The exercise
Return all of the lines below exactly as they are.

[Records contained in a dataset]
--

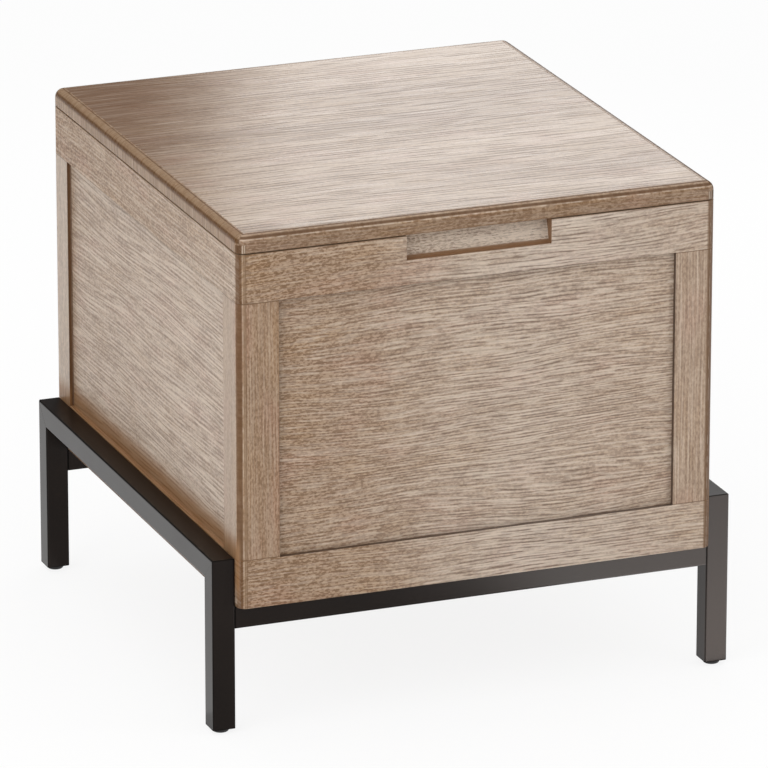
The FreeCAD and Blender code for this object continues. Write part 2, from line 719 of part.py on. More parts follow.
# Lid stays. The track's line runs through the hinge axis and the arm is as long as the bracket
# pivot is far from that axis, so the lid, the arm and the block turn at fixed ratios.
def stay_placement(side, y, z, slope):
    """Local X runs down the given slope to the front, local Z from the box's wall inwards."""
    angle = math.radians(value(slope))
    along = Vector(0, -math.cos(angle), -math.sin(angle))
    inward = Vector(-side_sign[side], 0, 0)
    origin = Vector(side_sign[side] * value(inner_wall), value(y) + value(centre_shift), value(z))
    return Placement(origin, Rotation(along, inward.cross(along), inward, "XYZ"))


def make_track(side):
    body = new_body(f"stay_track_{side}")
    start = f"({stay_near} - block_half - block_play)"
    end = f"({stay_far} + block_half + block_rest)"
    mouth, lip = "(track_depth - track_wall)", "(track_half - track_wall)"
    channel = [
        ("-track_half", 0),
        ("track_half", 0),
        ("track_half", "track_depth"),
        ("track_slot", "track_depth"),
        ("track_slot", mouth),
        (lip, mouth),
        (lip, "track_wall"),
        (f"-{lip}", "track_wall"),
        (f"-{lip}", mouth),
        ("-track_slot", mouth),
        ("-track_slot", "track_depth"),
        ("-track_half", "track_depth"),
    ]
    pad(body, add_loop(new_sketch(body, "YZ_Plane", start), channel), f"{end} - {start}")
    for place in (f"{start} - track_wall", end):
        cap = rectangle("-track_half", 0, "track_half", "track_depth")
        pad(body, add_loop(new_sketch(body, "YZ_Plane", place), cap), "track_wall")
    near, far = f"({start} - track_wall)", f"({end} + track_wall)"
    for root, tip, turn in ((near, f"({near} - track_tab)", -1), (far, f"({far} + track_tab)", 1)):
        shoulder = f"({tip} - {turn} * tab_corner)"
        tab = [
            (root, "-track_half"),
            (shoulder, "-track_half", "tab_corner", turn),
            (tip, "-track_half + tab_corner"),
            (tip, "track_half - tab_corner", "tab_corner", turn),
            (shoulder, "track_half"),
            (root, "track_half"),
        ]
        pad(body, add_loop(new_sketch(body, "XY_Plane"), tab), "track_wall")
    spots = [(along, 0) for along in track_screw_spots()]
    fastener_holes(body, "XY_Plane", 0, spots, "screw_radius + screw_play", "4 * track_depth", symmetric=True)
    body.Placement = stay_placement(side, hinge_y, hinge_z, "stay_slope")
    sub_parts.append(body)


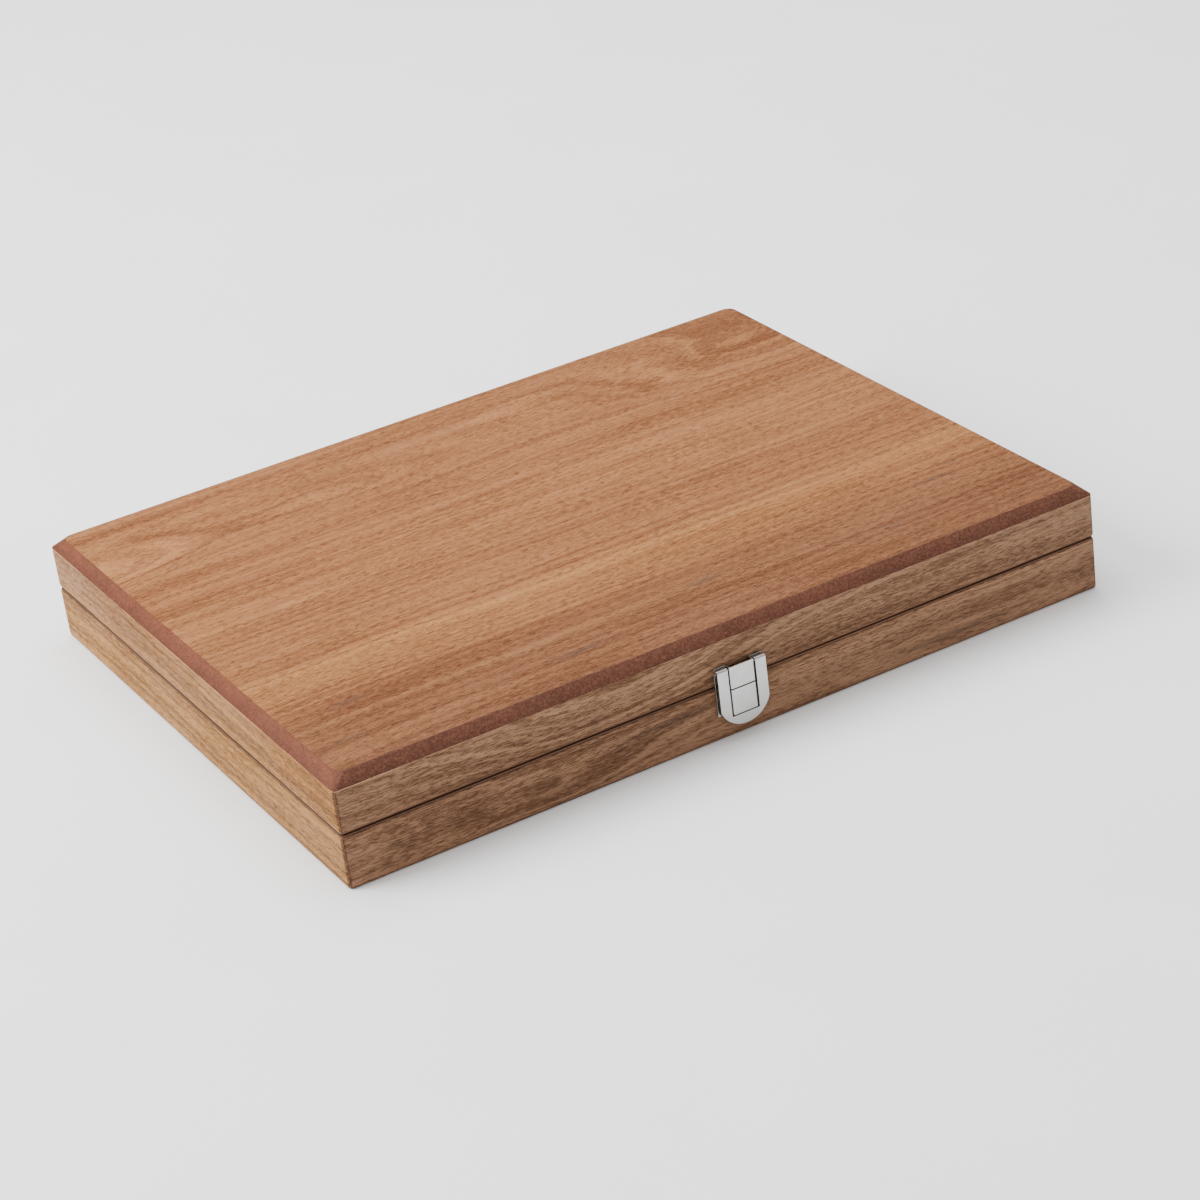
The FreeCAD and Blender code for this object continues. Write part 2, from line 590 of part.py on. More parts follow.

--

Response to this exercise
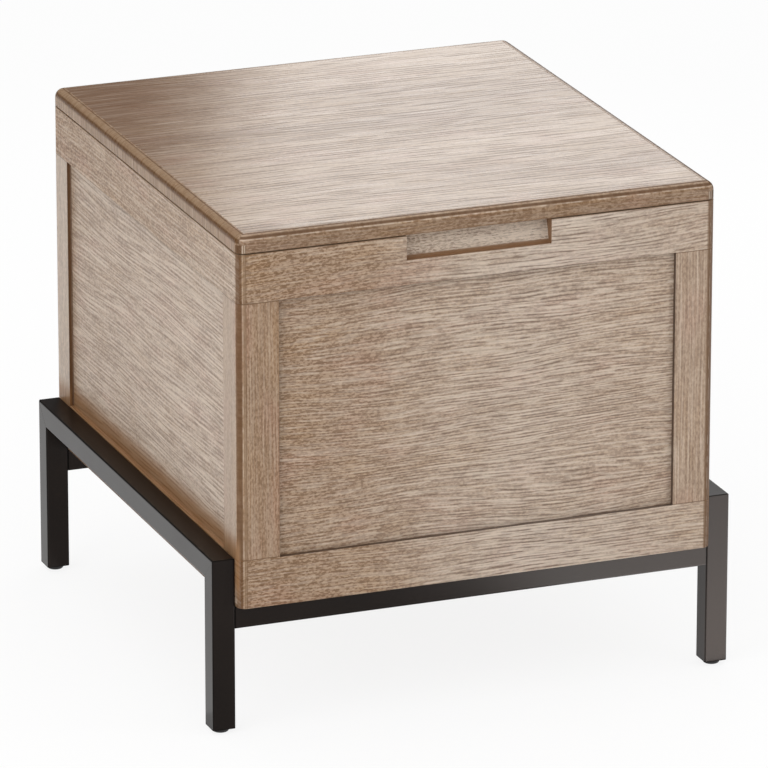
The FreeCAD and Blender code for this object continues. Write part 2, from line 719 of part.py on. More parts follow.
# Lid stays. The track's line runs through the hinge axis and the arm is as long as the bracket
# pivot is far from that axis, so the lid, the arm and the block turn at fixed ratios.
def stay_placement(side, y, z, slope):
    """Local X runs down the given slope to the front, local Z from the box's wall inwards."""
    angle = math.radians(value(slope))
    along = Vector(0, -math.cos(angle), -math.sin(angle))
    inward = Vector(-side_sign[side], 0, 0)
    origin = Vector(side_sign[side] * value(inner_wall), value(y) + value(centre_shift), value(z))
    return Placement(origin, Rotation(along, inward.cross(along), inward, "XYZ"))


def make_track(side):
    body = new_body(f"stay_track_{side}")
    start = f"({stay_near} - block_half - block_play)"
    end = f"({stay_far} + block_half + block_rest)"
    mouth, lip = "(track_depth - track_wall)", "(track_half - track_wall)"
    channel = [
        ("-track_half", 0),
        ("track_half", 0),
        ("track_half", "track_depth"),
        ("track_slot", "track_depth"),
        ("track_slot", mouth),
        (lip, mouth),
        (lip, "track_wall"),
        (f"-{lip}", "track_wall"),
        (f"-{lip}", mouth),
        ("-track_slot", mouth),
        ("-track_slot", "track_depth"),
        ("-track_half", "track_depth"),
    ]
    pad(body, add_loop(new_sketch(body, "YZ_Plane", start), channel), f"{end} - {start}")
    for place in (f"{start} - track_wall", end):
        cap = rectangle("-track_half", 0, "track_half", "track_depth")
        pad(body, add_loop(new_sketch(body, "YZ_Plane", place), cap), "track_wall")
    near, far = f"({start} - track_wall)", f"({end} + track_wall)"
    for root, tip, turn in ((near, f"({near} - track_tab)", -1), (far, f"({far} + track_tab)", 1)):
        shoulder = f"({tip} - {turn} * tab_corner)"
        tab = [
            (root, "-track_half"),
            (shoulder, "-track_half", "tab_corner", turn),
            (tip, "-track_half + tab_corner"),
            (tip, "track_half - tab_corner", "tab_corner", turn),
            (shoulder, "track_half"),
            (root, "track_half"),
        ]
        pad(body, add_loop(new_sketch(body, "XY_Plane"), tab), "track_wall")
    spots = [(along, 0) for along in track_screw_spots()]
    fastener_holes(body, "XY_Plane", 0, spots, "screw_radius + screw_play", "4 * track_depth", symmetric=True)
    body.Placement = stay_placement(side, hinge_y, hinge_z, "stay_slope")
    sub_parts.append(body)


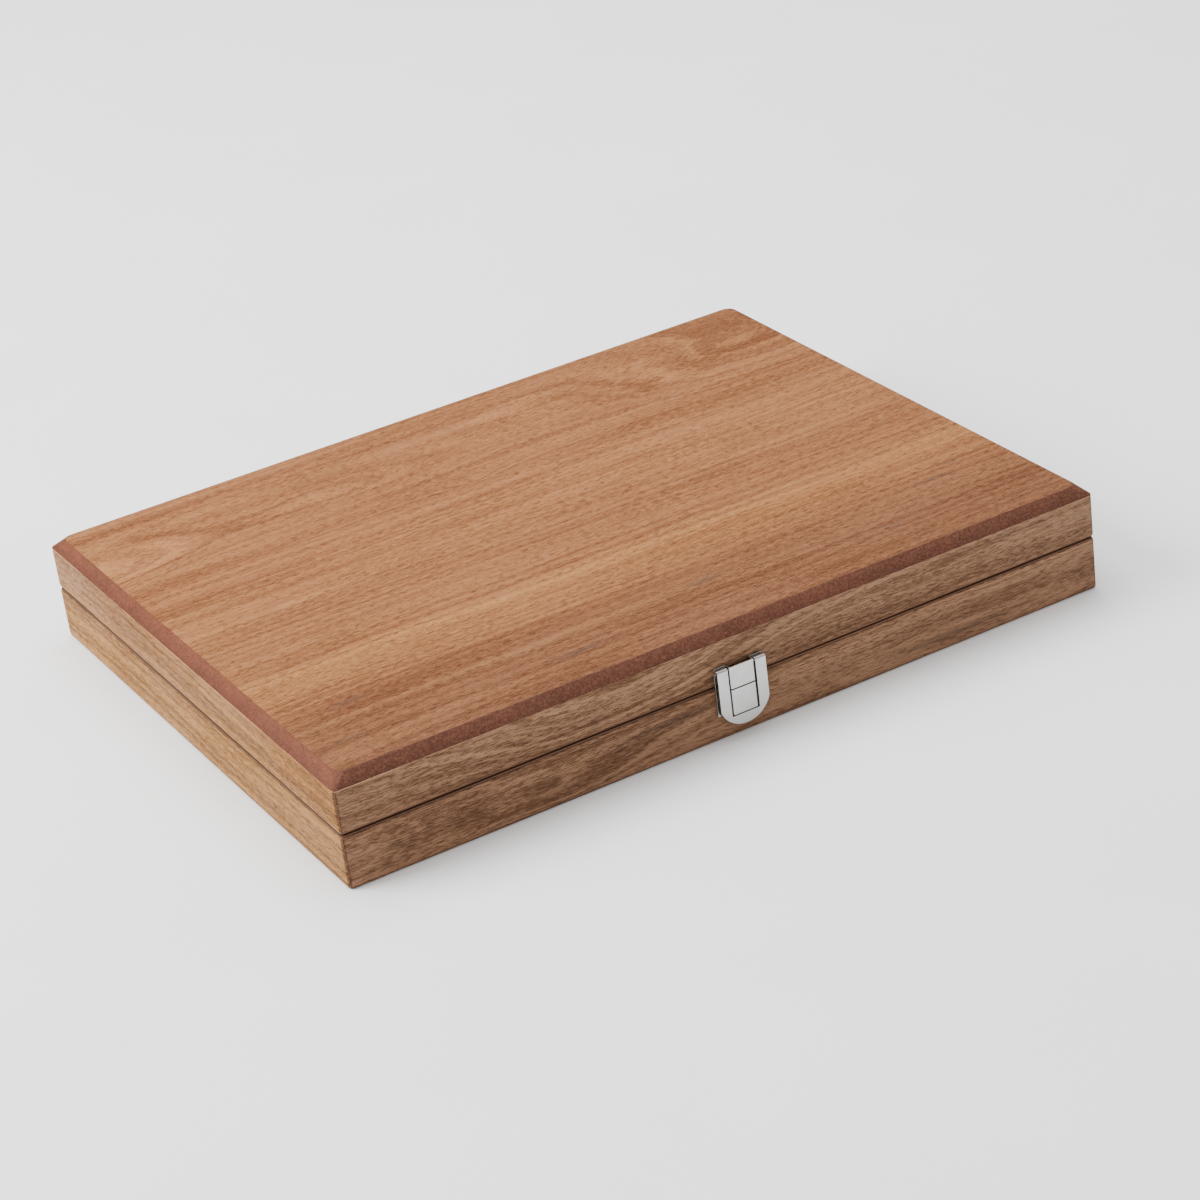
The FreeCAD and Blender code for this object continues. Write part 2, from line 590 of part.py on. More parts follow.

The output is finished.